A possibilidade de elevação da inflação foi levantada pelo presidente Lula, que nos últimos tempos parou de falar no assunto. Um integrante da área econômica destaca que os sinais já foram dados e que, ao final, todo o ruído em torno da meta vai mostrar que “a montanha pariu um rato”.
Saia justa
O nível de juros é visto pelo ministro Haddad e equipe como ponto central para a agenda econômica. O temor é que, num cenário de manutenção dos juros no patamar atual, a economia brasileira comece a desacelerar muito fortemente após a melhora de todos os indicadores econômicos: dólar, risco país, juros futuros, Bolsa e previsão de crescimento.
A reunião de agosto, em 1º e 2, já deverá contar com o voto do economista Gabriel Galípolo, se o Senado confirmar a sua indicação para a diretoria de Política Monetária. Ex-secretário executivo de Haddad, Galípolo deixou o cargo na última segunda-feira e espera a sua sabatina no Senado para o próximo dia 27.
No mercado e no BC, há uma avaliação de que a sabatina dele foi retardada para o ex-secretário não ficar numa saia justa na reunião desta semana, quando já se espera que o BC não vá reduzir os juros. No governo, a explicação é outra: a sabatina não foi marcada antes para não atrapalhar a votação do projeto de arcabouço fiscal na Comissão de Assuntos Econômicos (CAE), que se reúne uma vez por semana.
Com Galípolo no BC, o que se espera é que ele construa pontes dos dois lados, hoje ainda em conflito. Haddad entende que é preciso ter confiança de que a política de juros está sendo conduzida tecnicamente. Esse é justamente o ponto que vem sendo reforçado por Roberto Campos Neto: mostrar a Galípolo que as decisões de juros são técnicas.Galípolo e Campos Neto têm um diálogo considerado muito positivo, mas há desconfiança dos dois lados: BC e governo.
Do lado do BC, existe a desconfiança de que Galípolo foi indicado com a missão de não fazer uma gestão técnica; assim, ele teria de angariar credibilidade, já que é apontado como sucessor de Campos Neto na presidência. No governo Lula, embora menos do que no início do ano, há o receio de que a manutenção dos juros altos por Campos Neto pelo BC, indicado por Bolsonaro, teria por trás um projeto político de prejudicar a gestão do presidente Lula.
O que é a meta de inflação hoje?
No Brasil, a meta para a inflação é definida pelo CMN. Cabe ao Banco Central (BC) adotar as medidas necessárias para alcançá-la. O índice de preços utilizado é o Índice Nacional de Preços ao Consumidor Amplo (IPCA), calculado pelo Instituto Brasileiro de Geografia e Estatística (IBGE). A meta se refere à inflação acumulada no ano.

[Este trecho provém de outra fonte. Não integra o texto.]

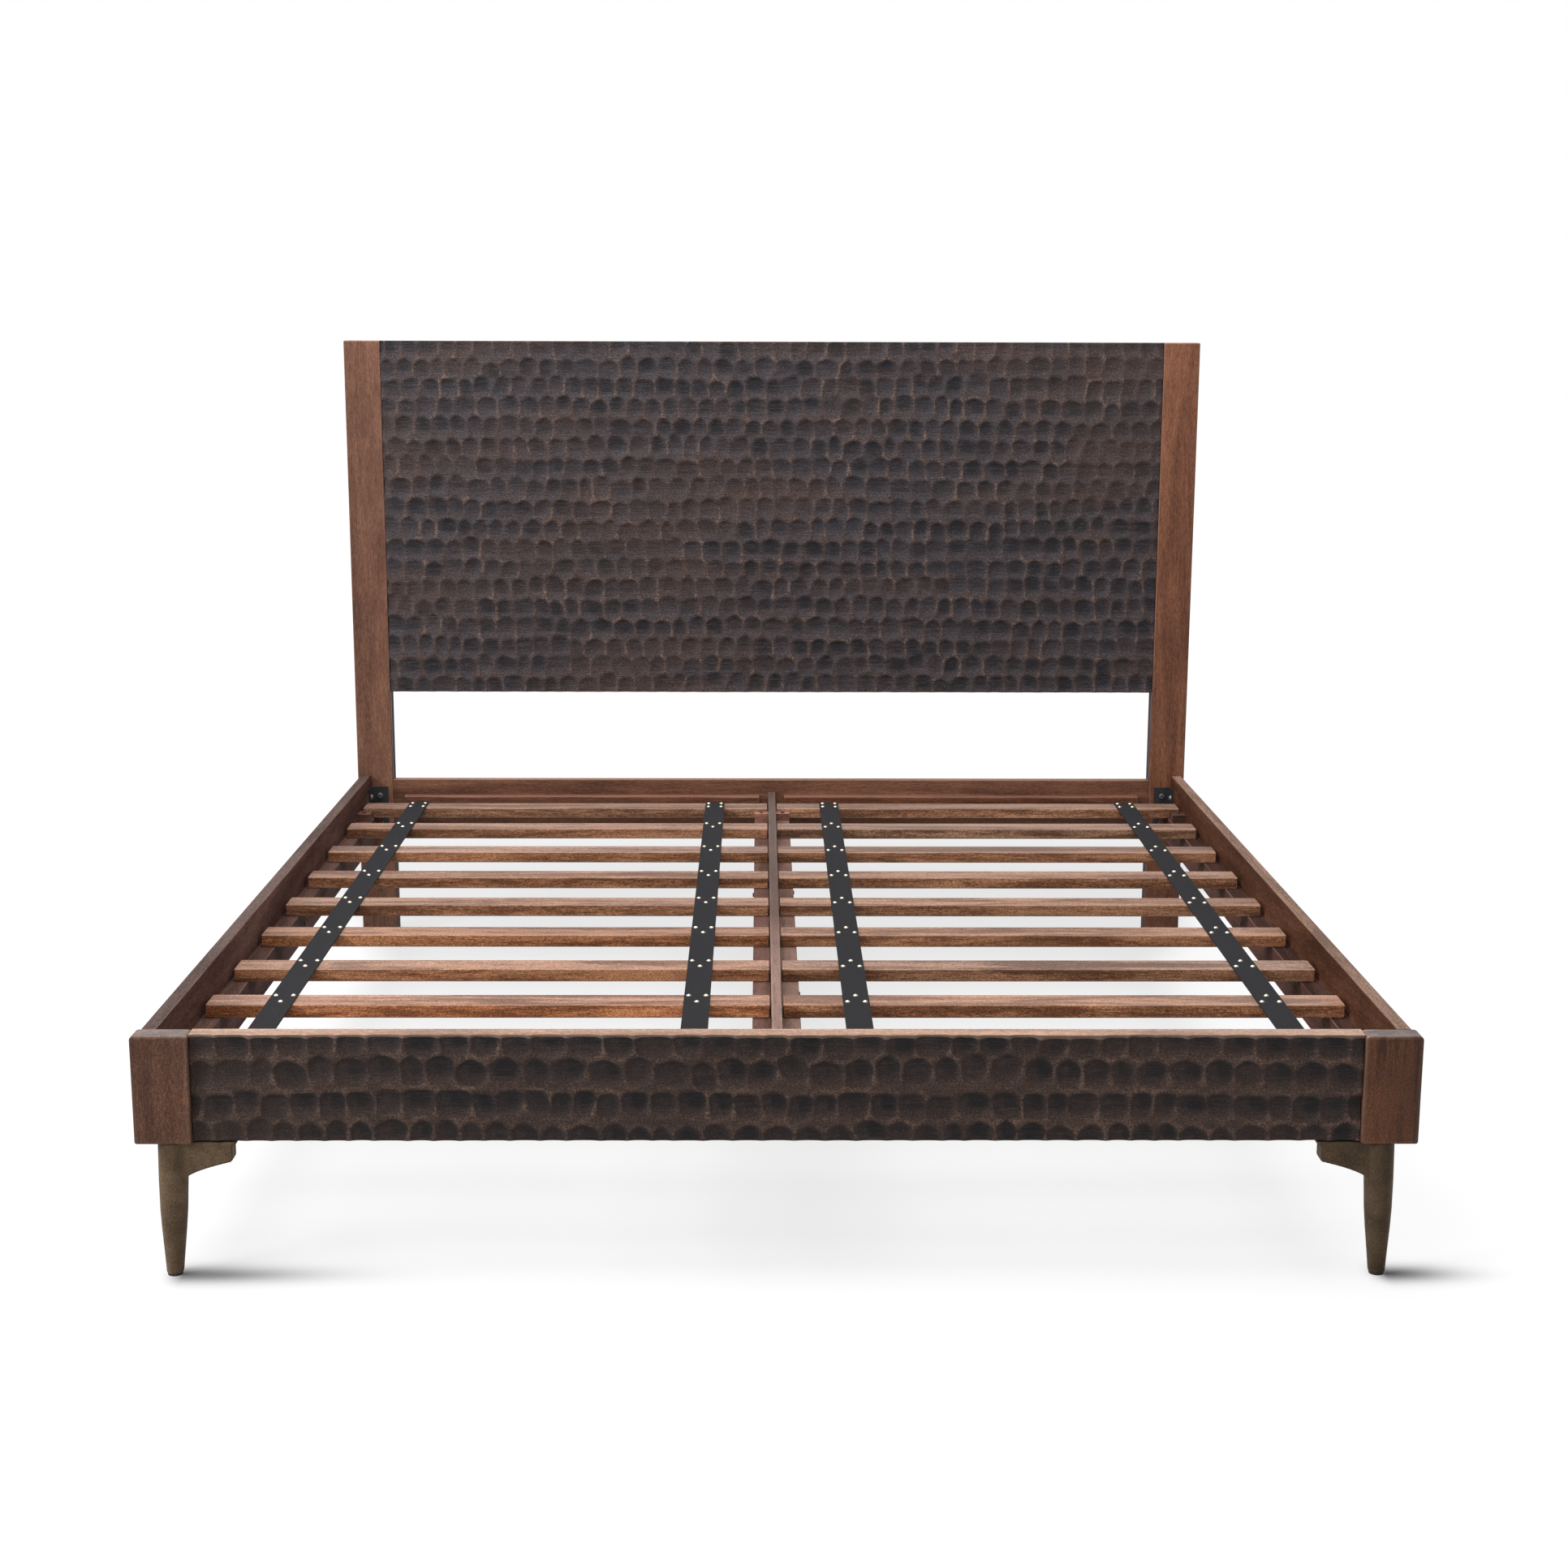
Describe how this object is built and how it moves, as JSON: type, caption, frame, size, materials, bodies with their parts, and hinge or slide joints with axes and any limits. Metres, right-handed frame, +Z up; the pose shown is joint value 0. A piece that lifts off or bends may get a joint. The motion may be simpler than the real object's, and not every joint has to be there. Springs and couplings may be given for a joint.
{
  "type": "bed frame",
  "caption": "Wooden bed frame with a carved headboard panel and foot rail, metal front legs, and strapped slats lying on ledgers and a centre beam.",
  "frame": {"origin": "on the floor under the middle of the bed's length and width", "axes": "+X to the right of a person who stands at the foot and looks at the headboard, +Y from the foot to the headboard, +Z up from the floor"},
  "size_m": [2.02, 2.134, 1.444],
  "materials": {
    "frame_wood": "satin stained reddish brown hardwood",
    "carved_wood": "hand-carved, near-black brown stain rubbed lighter on the ridges",
    "rail_wood": "satin stained brown hardwood",
    "slat_wood": "planed hardwood, light pinkish brown",
    "beam_wood": "planed hardwood, greyish purple brown",
    "hidden_wood": "sawn hardwood",
    "strap_webbing": "woven charcoal webbing",
    "nail_brass": "pale polished domes",
    "bracket_steel": "black powder coat",
    "cast_leg": "antique bronze over a grainy casting",
    "zinc_screw": "zinc plated",
    "glide": "matt black",
    "black_screw": "black phosphate"
  },
  "bodies": {
    "root": {"headboard_post_left": "frame_wood", "headboard_post_right": "frame_wood", "head_rail": "frame_wood", "foot_block_left": "frame_wood", "foot_block_right": "frame_wood", "headboard_panel": "carved_wood", "foot_rail": "carved_wood", "side_rail_left": "rail_wood", "side_rail_right": "rail_wood", "side_ledger_left": "rail_wood", "side_ledger_right": "rail_wood", "head_ledger_left": "rail_wood", "head_ledger_right": "rail_wood", "corner_gusset_left": "hidden_wood", "corner_gusset_right": "hidden_wood", "support_leg_head": "hidden_wood", "support_leg_foot": "hidden_wood", "front_leg_left": "cast_leg", "front_leg_right": "cast_leg", "floor_glides": "glide", "corner_bracket_head_left": "bracket_steel", "corner_bracket_head_right": "bracket_steel", "corner_bracket_foot_left": "bracket_steel", "corner_bracket_foot_right": "bracket_steel", "beam_hanger_head": "bracket_steel", "beam_hanger_foot": "bracket_steel", "leg_screws": "zinc_screw", "frame_bolts": "black_screw", "wood_screws": "black_screw", "centre_beam": "beam_wood", "stop_blocks": "beam_wood", "centre_cleat_left": "beam_wood", "centre_cleat_right": "beam_wood"},
    "slats_left": {"slat_left_1": "slat_wood", "slat_left_2": "slat_wood", "slat_left_3": "slat_wood", "slat_left_4": "slat_wood", "slat_left_5": "slat_wood", "slat_left_6": "slat_wood", "slat_left_7": "slat_wood", "slat_left_8": "slat_wood", "slat_left_9": "slat_wood", "strap_left_outer": "strap_webbing", "strap_left_inner": "strap_webbing", "strap_nails_left": "nail_brass"},
    "slats_right": {"slat_right_1": "slat_wood", "slat_right_2": "slat_wood", "slat_right_3": "slat_wood", "slat_right_4": "slat_wood", "slat_right_5": "slat_wood", "slat_right_6": "slat_wood", "slat_right_7": "slat_wood", "slat_right_8": "slat_wood", "slat_right_9": "slat_wood", "strap_right_inner": "strap_webbing", "strap_right_outer": "strap_webbing", "strap_nails_right": "nail_brass"},
    "leveller_head": {"leveller_head": "zinc_screw"},
    "leveller_foot": {"leveller_foot": "zinc_screw"}
  },
  "joints": [
    {"name": "slats_left_lift", "type": "slide", "parent": "root", "child": "slats_left", "axis": [0, 0, 1], "range_m": [0, 0.3]},
    {"name": "slats_right_lift", "type": "slide", "parent": "root", "child": "slats_right", "axis": [0, 0, 1], "range_m": [0, 0.3]},
    {"name": "leveller_head_screw", "type": "slide", "parent": "root", "child": "leveller_head", "axis": [0, 0, 1], "range_m": [0, 0.012]},
    {"name": "leveller_foot_screw", "type": "slide", "parent": "root", "child": "leveller_foot", "axis": [0, 0, 1], "range_m": [0, 0.012]}
  ]
}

No desenho atual do sistema, o CMN define em junho a meta para a inflação de três anos-calendário à frente. A meta para 2023 é de uma inflação de 3,25% e para 2024 e 2025 é de 3%.
O que é intervalo de tolerância?
Nos últimos anos, o CMN tem definido um intervalo de 1,5 ponto percentual para cima e para baixo. Por exemplo, no caso de 2025, a meta é de 3,00% e o intervalo é de 1,50% a 4,50%. Se a inflação ao final do ano se situar fora do intervalo de tolerância, o presidente do BC tem de divulgar publicamente as razões do descumprimento, por meio de carta aberta ao Ministro da Fazenda, presidente do CMN, contendo descrição detalhada das causas do descumprimento, as providências para assegurar o retorno da inflação aos limites estabelecidos e o prazo no qual se espera que as providências produzam efeito.
O que está em discussão?
A definição das metas de 2026 e confirmação dos objetivos de 2024 e 2025. O presidente Lula chegou a defender em público a definição de um aumento da meta para a taxa Selic cair mais rápido. Essa sinalização piorou as expectativas de mercado.